The protocol state supports tracking and updating the Identity Table throughout the epoch:

  • Identity Table is updated in a fork-aware manner
  • method of applying updates needs to be BFT
  • root hash of the identity table should be included in each block (thereby allowing to retrieve node identity information about the upcoming epoch once it is incorporated into the protocol state)

Scope

  • Design of mature implementation with specific emphasis on BFT.
    • Investigate whether it is helpful to include the GitHub issue #3668 in this work stream.
  • Functionality to track and persist Protocol State on a block-by-block basis (fork aware).
    • We want to restrict out attention on the components of the Protocol State that stay constant on the happy path and are node-independent:

      The resulting data structure changes rarely throughout an epoch. Lets refer to this information set as ProtocolStateSubstrate

    • Therefore, we want to de-duplicate identical ProtocolStateSubstrate instances in the data base.

  • Root hash of the ProtocolStateSubstrate should be included in each block.
  • Interface for applying updates to the ProtocolStateSubstrate (so called ‘identity-changing operations’)
    • Happy-path for applying EpochSetup and EpochCommit service events
    • verification logic (consensus nodes) for checking correctness of proposed updates
    • API should be general purpose, i.e. it supports applying any updates resulting from slashing adjudications in the future.
  • We have considered structuring node Identity into an immutable and a mutable part. Including this cleanup work here is probably a good idea (see #6232 for further details).

Out of scope

  • Beyond EpochSetup and EpochCommit, we do not implement any other identity changing operations.

This means that the ‘Dynamic Protocol State’ work stream provides low-level primitives for implementing slashing later.

Timeline & Milestones

The following is a rough outline for the entire work stream.

  1. Completion of Design and scoping

  2. MVP (not fit for mainnet)

    Seeing the light at the end of the tunnel; might still miss some features necessary for mainnet, but it already covers the core changes. At this point, we will have a more reliable estimate when the first mainnet deployment will be possible

  3. First version suitable for mainnet deployment

    contains all features necessary for mainnet (allowed to still contain notable technical debt; integration testing not included)

  4. Integration Testing

    at the end of this milestone, we will have a first version deployable to mainnet (actual deployment not included)

  5. First production version

    the resulting version cleans up all significant technical debt

Riskiest Assumptions

Conceptually, the problem is well understood and we have high confidence that the outlined direction will lead to a mature solution.

However, there are many details that still need to be worked through. This work-stream has a notable research component. The implementation will probably be intricate with may requirements to consider. In all likelihood, we will encounter implementation challenges and technical debt that needs to be cleaned up. Hence, by nature of the work stream, time lines have high uncertainty.

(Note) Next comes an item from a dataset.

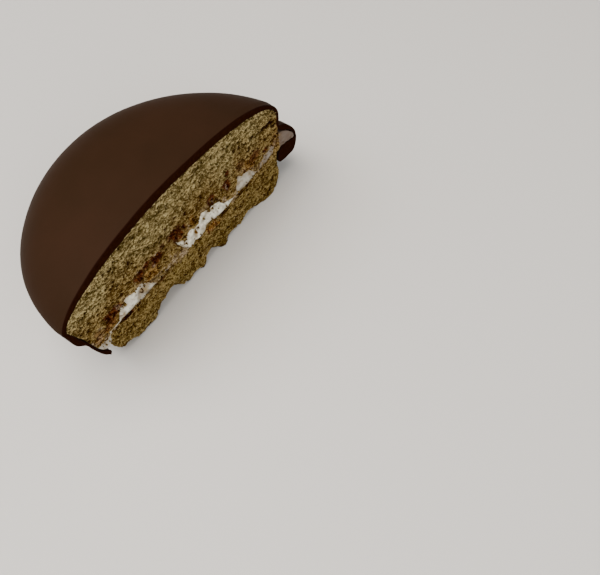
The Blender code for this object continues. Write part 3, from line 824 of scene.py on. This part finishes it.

I recommend applying a factor of 3x for translating the scoped work to projected time lines.

Key & Secondary Metrics

  • Primary metric: milestones completed
  • Secondary metric: number of story points completed of next milestone

Anti-Goals

  • slashing
7 Likes

The Core-Protocol team has prepared an ‘Implementation Proposal’ detailing how to implement the Dynamic Protocol State in the existing Flow architecture. This document provides comprehensive instructions on our approach to the implementation, including low-level technical details. Feedback and questions are warmly welcomed. You can find the document in our public Notion space using the following link: Dynamic Protocol State Implementation Proposal.

5 Likes

After reviewing the first two PRs and Jordan’s suggestions (most of them summarized in issue #4649), I decided that I needed to consolidate my and Jordan’s suggestions for design revisions in a written format. After all, there are a lot of requirements to be considered. Furthermore, it wasn’t quite clear to me how we would (safely) incorporate slashing into the design.

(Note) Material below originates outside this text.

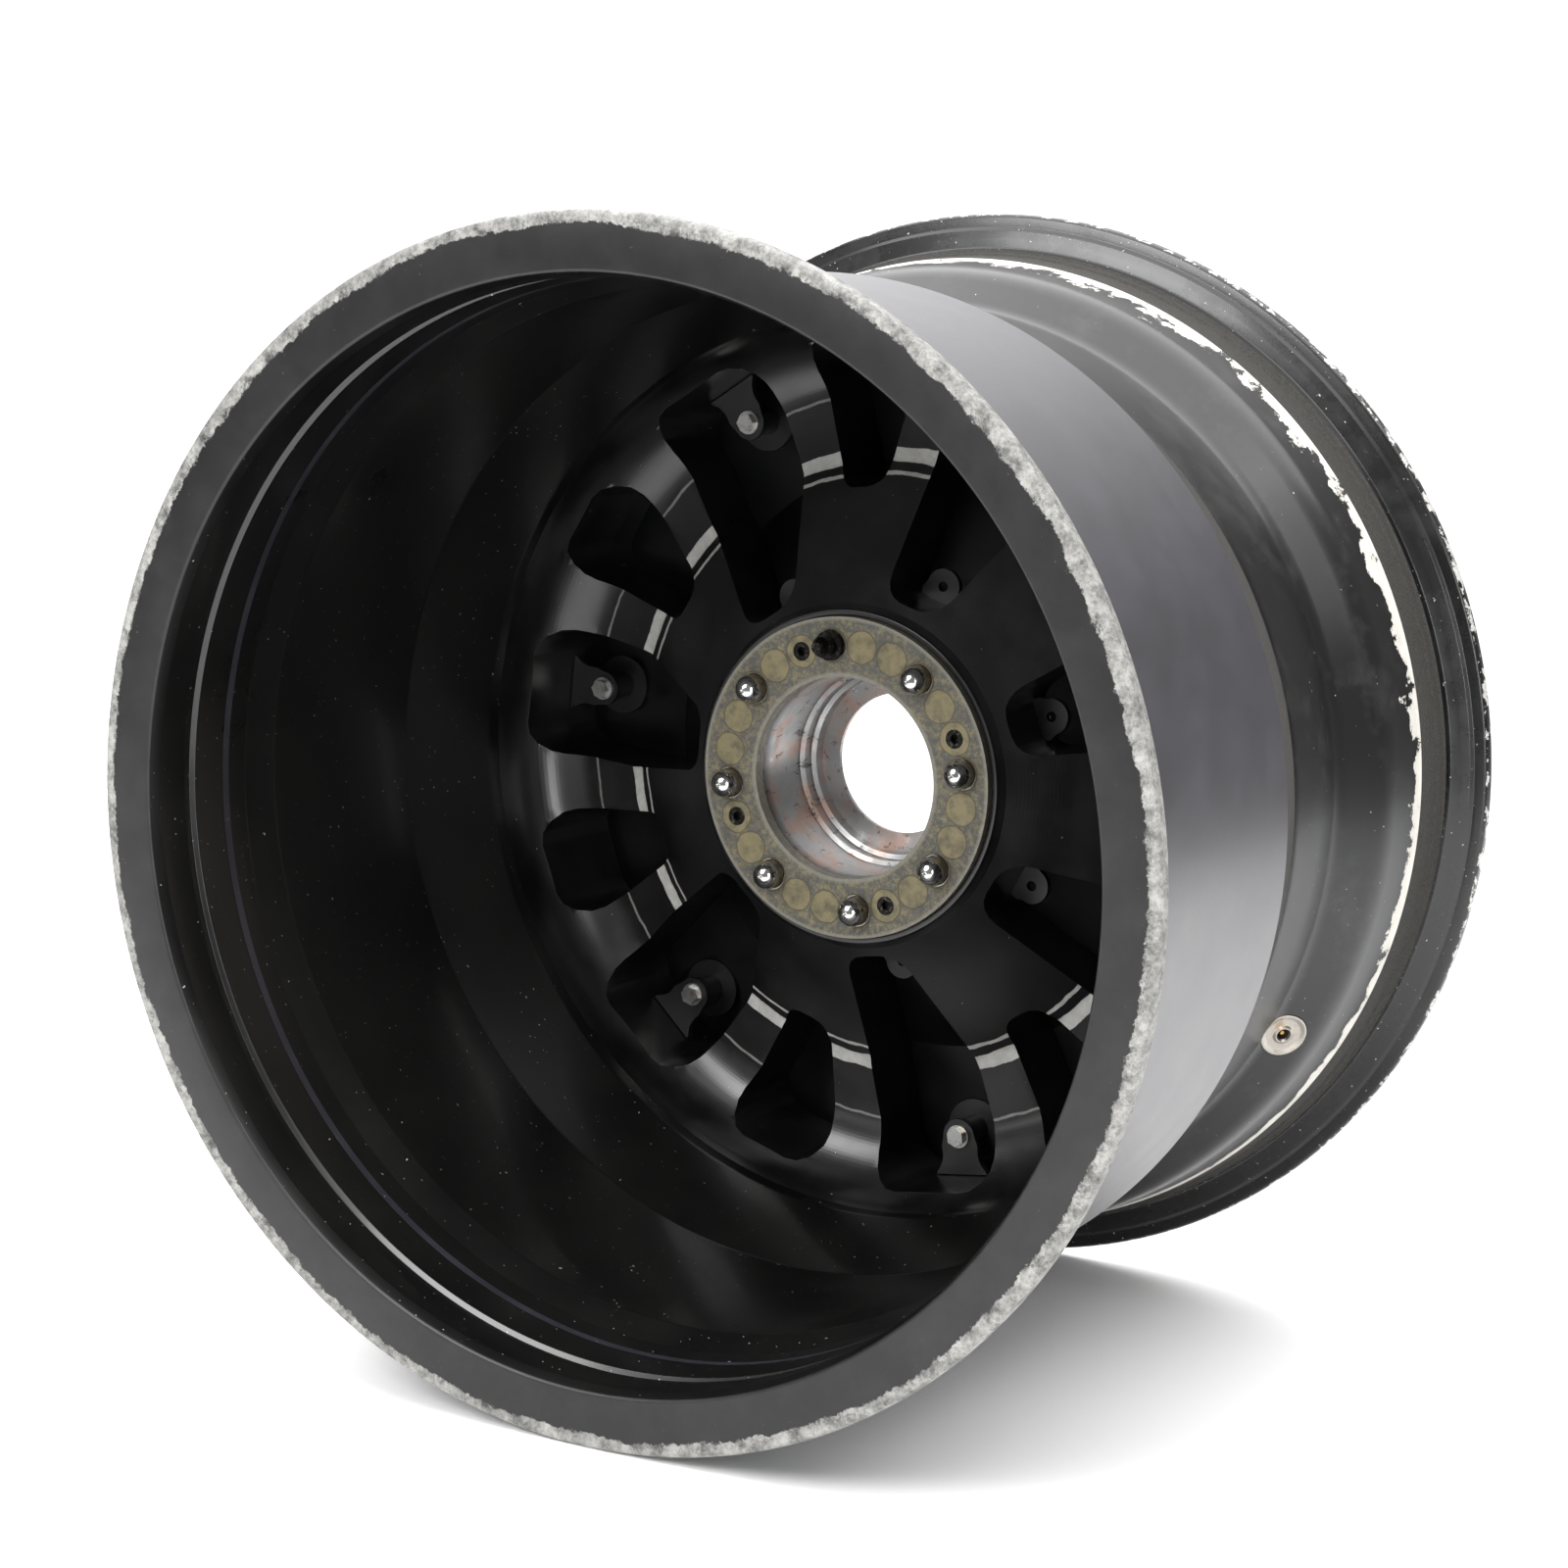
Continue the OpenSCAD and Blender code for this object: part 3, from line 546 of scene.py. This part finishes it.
def buildValve(finish):  # dished head with a raised rim, on a plain shank
    v = valve
    head, hole = v["headRadius"], v["hole"]
    section = [(0.1, hole + 0.6, 0), (-0.9, hole, 0.2), (-v["length"], hole, 0),
               (-v["length"], v["shankRadius"], 0.5), (-2.8, v["shankRadius"], 0), (-2.8, head, 0.3),
               (0.15, head, 0.25), (0.15, head - 0.9, 0.2), (-0.7, head - 2.6, 0.6), (-0.7, hole + 2.2, 0.8),
               (0.1, hole + 1.1, 0.3)]
    bm = spinSection(roundedLoop(section), 72)
    bmesh.ops.transform(bm, matrix=valveMatrix(), verts=bm.verts)
    piece = finishMesh(bm, "valveBody", [finish], 30)
    return ridesOn("wheel", piece, "valve_steel", "valve_body")


pegs = {
    "count": 8, "firstStation": -7.0, "pitchRadius": 59.0, "radius": 6.5, "seatRadius": 7.0,
    "tip": 19.0, "face": 29.0, "foot": 35.0, "hole": 0.9, "holeDepth": 1.6, "core": 0.05,
}


def buildPegs(finish):  # bullet-nosed pegs with a centre hole, one left out for the index peg
    d = pegs
    radius, tip = d["radius"], d["tip"]
    angles = [math.radians(a) for a in range(10, 91, 8)]
    nose = [(tip + radius - radius * math.cos(a), radius * math.sin(a)) for a in angles]
    section = [(tip + d["holeDepth"], d["core"]), (tip + d["holeDepth"], d["hole"])] + nose + [
        (d["face"] - 0.4, radius), (d["face"], radius + 0.2), (d["face"], d["seatRadius"]),
        (d["foot"], d["seatRadius"]), (d["foot"], d["core"])]
    bm = spinSection(section, 40)
    bmesh.ops.translate(bm, verts=bm.verts, vec=(0, 0, d["pitchRadius"] * mm))
    pitch = 2 * math.pi / d["count"]
    start = Matrix.Rotation(math.radians(d["firstStation"]) + pitch, 3, "Y")
    bmesh.ops.rotate(bm, verts=bm.verts, cent=(0, 0, 0), matrix=start)
    copyRound(bm, d["count"] - 1, pitch)
    piece = finishMesh(bm, "drivePegs", [finish], 35)
    return ridesOn("wheel", piece, "bright_steel", "drive_pegs")


centre = {
    "steps": 252, "spokes": 7, "firstStation": -7.0,
    "coneEnd": (77.0, 137.0), "shoulder": (85.0, 168.0), "filletRadius": 33.0,
    "depth": 38.0, "pocketDepth": 27.0, "pocketRound": 11.0, "ledge": 7.0, "edge": 1.0,
    "ringSeat": (32.0, 74.0), "bore": 48.2, "cutFrom": -30.0,
    "long": [(81.0, -13.5, 12.0), (137.0, -28.0, 60.0), (195.5, -31.0, 14.0),
             (195.5, 31.0, 14.0), (137.0, 28.0, 60.0), (81.0, 13.5, 12.0)],
    "fork": [(126.0, -10.0, 9.0), (195.5, -29.0, 13.0), (195.5, 29.0, 13.0), (126.0, 10.0, 9.0)],
}


def faceAlong(radius):  # place along the axle of the spokes' inboard face
    alongRing, radiusRing = centre["ringSeat"]
    alongCone, radiusCone = centre["coneEnd"]
    alongShoulder, radiusShoulder = centre["shoulder"]
    if radius < radiusCone:
        return alongRing + (radius - radiusRing) * (alongCone - alongRing) / (radiusCone - radiusRing)
    return alongCone + (radius - radiusCone) * (alongShoulder - alongCone) / (radiusShoulder - radiusCone)


def windowCutter(station, corners, depth, rounding, inset):  # closed cutters for one kind of window
    bm = bmesh.new()
    rim = [bm.verts.new((x * mm, 0, z * mm)) for z, x in roundedLoop(corners)]
    face = bm.faces.new(rim)
    if inset:
        outer = bmesh.ops.inset_region(bm, faces=[face], thickness=inset * mm, use_even_offset=True)
        bmesh.ops.delete(bm, geom=outer["faces"], context="FACES")
    rim = list(face.verts)
    grown = bmesh.ops.extrude_face_region(bm, geom=[face])["geom"]
    deep = [v for v in grown if isinstance(v, bmesh.types.BMVert)]
    floor = [f for f in grown if isinstance(f, bmesh.types.BMFace)]
    for vert in rim:
        vert.co.y = centre["cutFrom"] * mm
    for vert in deep:
        vert.co.y = (faceAlong(vert.co.z / mm) + depth) * mm
    if rounding:
        bmesh.ops.bevel(bm, geom=list(floor[0].edges), offset=rounding * mm, segments=5, profile=0.5,
                        affect="EDGES", material=-1, clamp_overlap=True)
    outwardFaces(bm)
    start = Matrix.Rotation(math.radians(station), 3, "Y")
    bmesh.ops.rotate(bm, verts=bm.verts, cent=(0, 0, 0), matrix=start)
    copyRound(bm, centre["spokes"], 2 * math.pi / centre["spokes"])
    return finishMesh(bm, "cutter", [], 30)


def buildCentre():
    c = centre
    size, bore = c["filletRadius"], c["bore"]
    alongShoulder, radiusShoulder = c["shoulder"]
    turns = [math.radians(a) for a in range(0, 91, 10)]
    fillet = [(alongShoulder - size + size * math.cos(t), radiusShoulder + size * math.sin(t)) for t in turns]
    hub = [(35.0, bore, 0), (35.0, 71.9, 0), (32.0, 71.9, 0.3), (32.0, 74.2, 0.5), (33.2, 74.8, 0.3),
           (35.6, 77.0, 3.0), (*c["coneEnd"], 12.0)]
    back = [(46.0, 203.2, 0), (92.0, 203.2, 0), (112.0, 216.0, 0), (127.0, 216.9, 0), (127.5, 200.0, 1.0),
            (alongShoulder + c["depth"], radiusShoulder, 6.0), (c["coneEnd"][0] + c["depth"], 137.0, 6.0),
            (70.5, 74.0, 3.0), (96.0, 74.0, 1.5), (96.0, bore, 0)]
    loop = roundedLoop(hub + [(*p, 0) for p in fillet] + back)
    bm = spinSection(loop, c["steps"])
    piece = finishMesh(bm, "wheelCentre", [spokePaint()], 30)
    halfPitch = 180 / c["spokes"]
    for name, station in (("fork", c["firstStation"]), ("long", c["firstStation"] + halfPitch)):
        applyCut(piece, windowCutter(station, c[name], c["pocketDepth"], c["pocketRound"], 0))
        applyCut(piece, windowCutter(station, c[name], c["depth"] + 30, 0, c["ledge"]))
    shadeSmooth(piece.data, 32)
    softened = piece.modifiers.new("edges", "BEVEL")
    softened.width = c["edge"] * mm
    softened.segments = 2
    softened.limit_method = "ANGLE"
    softened.angle_limit = math.radians(50)
    return ridesOn("wheel", piece, "black_paint", "spoke_tines", "spoke_roots", "hub_boss")


studio = {
    "cameraPlace": (0.7573, -1.3086, 0.2453), "aim": (-0.0099, -0.0056, 0.0012), "roll": -0.67, "lens": 81.2,
    "sensor": 36, "floorSize": 1.25, "floor": "#f8f8f8", "ambient": 0.3, "backdrop": 1.3,
    "backdropHeading": (-0.507, 0.862, 0.0), "backdropEdge": (0.72, 0.86),
    "softboxes": [  # name, place, target, size in metres, watts
        ("topBox", (0.0, 0.2, 2.1), (0, 0, 0), (4.0, 4.0), 190),
        ("frontBox", (-0.7, -2.2, 1.5), (0, 0, 0), (1.3, 1.3), 60),
        ("lowBox", (1.5, -1.6, 0.3), (-0.1, 0.1, 0), (0.5, 1.0), 14),
        ("rightBox", (1.9, -0.5, 1.5), (0, 0.0, 0), (0.3, 1.4), 9),
    ],
}


def buildStudio():
    s = studio
    camera = bpy.data.objects.new("camera", bpy.data.cameras.new("camera"))
    bpy.context.scene.collection.objects.link(camera)
    camera.data.lens = s["lens"]
    camera.data.sensor_width = s["sensor"]
    eye = Vector(s["cameraPlace"])
    look = (Vector(s["aim"]) - eye).to_track_quat("-Z", "Y").to_matrix().to_4x4()
    camera.matrix_world = Matrix.Translation(eye) @ look @ Matrix.Rotation(math.radians(-s["roll"]), 4, "Z")
    bpy.context.scene.camera = camera

    bm = bmesh.new()
    bmesh.ops.create_grid(bm, x_segments=1, y_segments=1, size=s["floorSize"])
    bmesh.ops.translate(bm, verts=bm.verts, vec=(0, 0, -barrel["flangeRadius"] * mm))
    white = newFinish("white studio floor", s["floor"], 0.9)[0]
    finishMesh(bm, "studioFloor", [white])

    world = bpy.data.worlds.new("studio")
    bpy.context.scene.world = world
    world.use_nodes = True
    tree = world.node_tree
    direction = addNode(tree, "TexCoord").outputs["Generated"]
    heading = addNode(tree, "VectorMath", {"operation": "DOT_PRODUCT"},
                      {0: direction, 1: s["backdropHeading"]}).outputs["Value"]
    strength = ramp(tree, heading, *s["backdropEdge"], s["ambient"], s["backdrop"])  # white behind the wheel
    tree.links.new(strength, tree.nodes["Background"].inputs["Strength"])
    tree.nodes["Background"].inputs["Color"].default_value = (1, 1, 1, 1)

    for name, spot, target, size, power in s["softboxes"]:
        light = bpy.data.objects.new(name, bpy.data.lights.new(name, "AREA"))
        light.data.shape = "RECTANGLE"
        light.data.size, light.data.size_y = size
        light.data.energy = power
        light.location = spot
        light.rotation_euler = (Vector(target) - Vector(spot)).to_track_quat("-Z", "Y").to_euler()
        bpy.context.scene.collection.objects.link(light)
    bpy.context.scene.view_settings.view_transform = "Standard"


def paintNodes():
    cover = coverPaint()
    bright = turnedSteel("zinc-plated steel", "#b4b4b2", "#7d7364")
    valveSteel = turnedSteel("turned stainless steel", "#a7a29b", "#8a6a3c")
    brass = turnedSteel("turned brass", "#b3924f", "#7b5f2f")
    bore = boreMetal()
    black = blackenedSteel()
    ring = hardCoat()
    chrome = polishedSteel()
    rubber = sealRubber()
    buildPegs(chrome)
    buildValve(valveSteel)
    finishes = {
        "bore_liner": bore, "nut_seat": bore, "drive_ring": ring,
        "index_peg": black, "ring_screws": black, "aero_cover": cover, "cover_bosses": cover,
        "outer_ears": cover, "inner_ears": cover, "ear_bolts": bright, "ear_washers": bright,
        "valve_nut": valveSteel, "valve_seal": rubber,
        "valve_core": brass, "valve_pin": brass, "valve_spring": bright,
    }
    for name, finish in finishes.items():
        nodes[name].data.materials.clear()
        nodes[name].data.materials.append(finish)


buildStudio()
print("camera and studio made")
buildBarrel()
print("barrel made")
buildCentre()
print("wheel centre made")
paintNodes()
print("nodes painted")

Everything considered, it took me quite a while to write all my thoughts down into this notion doc: [Proposal] Detailed specification for framework functionality to support future slashing. Despite it not being specifically my goal when I started writing, I ended up with:

  • detailed list of requirements, which the design has to specify
  • systematic analysis of the software design space to solve the requirements
  • formal proof showing that we need some kind of deferred operation to satisfy the requirements (I wasn’t aware of this when I started writing, but it is a super important point shaping the entire design)

When going one level deeper, trying to figure out what designs are possible and simple:

  • I ended up with something very close to Yurii’s implementation (great job Yurii)
  • Nevertheless, there is some subtle implication that we really need to make sure to satisfy (:point_right: requirement 5)
  • I ended up writing exhaustively defining the state machine for the Identity Table
    • hope that most of this will survive revisions, so we can use it as documentation later
  • For some of the Identity properties (including weight, ejected flag, and a node’s lifecycle classifier):
    • we can compute them
    • but we can’t store them directly in the identity table (or we need to add significant complexity to the framework, which I think is not worth it)
4 Likes

Progress Update:

Development of the first mature version of the Dynamic Protocol State is complete :tada:

4 Likes